You will need to be very very careful about going into business agaisnt the Cypriot ice cream sellers. Even in good times when trade was brisk they did not like competition from outsiders but in these times when they are struggling to make any sort of living you might find yourself with some problems if you go into competition with established ice cream vans.

Veronica


----------



## yummymummy150 (Sep 8, 2007)

I think ice cream wars , thats if you ever got paper work to trade .
Take time to plan &think what you can do its tuff here as well ,read the post on school.
Not saying dont do it !!!, plan well , have back up plan , cash to see you over tuff times .
Good luck.
Tricia


----------



## BabsM (May 24, 2008)

icecoldpaul said:


> hi me and my family have just come back from paphos we loved it so we are looking to move out there and taking my ice cream van need to know if its a good move job in uk is a waist of time what are people like when you work on your own


We were told by a friend, who happens to be the local ice cream vendor, that Times are tough for ice cream vendors in Cyprus, There have been few tourists this year, most have very little money and are not spending on the extras such as ice creams. He has had barely enough business to make it worthwhile to go out... and he is a local.
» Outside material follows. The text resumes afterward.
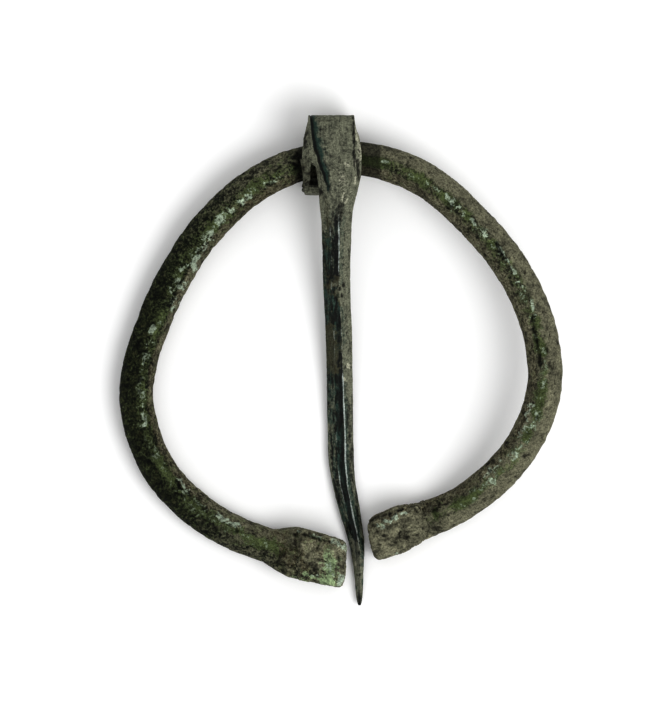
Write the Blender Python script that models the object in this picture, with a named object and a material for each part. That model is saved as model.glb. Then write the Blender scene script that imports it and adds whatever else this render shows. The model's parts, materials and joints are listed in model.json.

If times are tough for him, they will be very difficult for a non-Cypriot.


----------



## theresoon (Apr 11, 2008)

I remember a threat on the same subject a couple of months ago.


----------



## Lazer (Feb 11, 2009)

*Ice creams*

When we were over there in August after paying 5 euros for 2 icecreams we decided to buy 2 tubs of ice cream & a load of cones to last us for the rest of the holiday and just ate them at the villa. Much cheaper!

In this economic climate it would be better to go into business selling something a little more essential. Or pitch up where there are no other competitors and sell at a reasonable price.

L


----------



## Veronica (Apr 5, 2008)

Wherever you decided to ptich your icecream van don't leave it unattended because when you come back to it someone will have burnt it out.
Believe me you would not be the first one it has happened to.


----------



## BabsM (May 24, 2008)

Lazer said:


> Or pitch up where there are no other competitors and sell at a reasonable price.
> 
> L


Problem is, it wouldn't be worth pitching where there is no competition.... there is always competition where there are people.

Not all vendors are that expensive. Ours local one sits on the motorway then goes around the villages. He charges 1.50 for a HUGE mixed cone. Our local supermarket is selling ice creams for 20c each because he can't get rid of them!


----------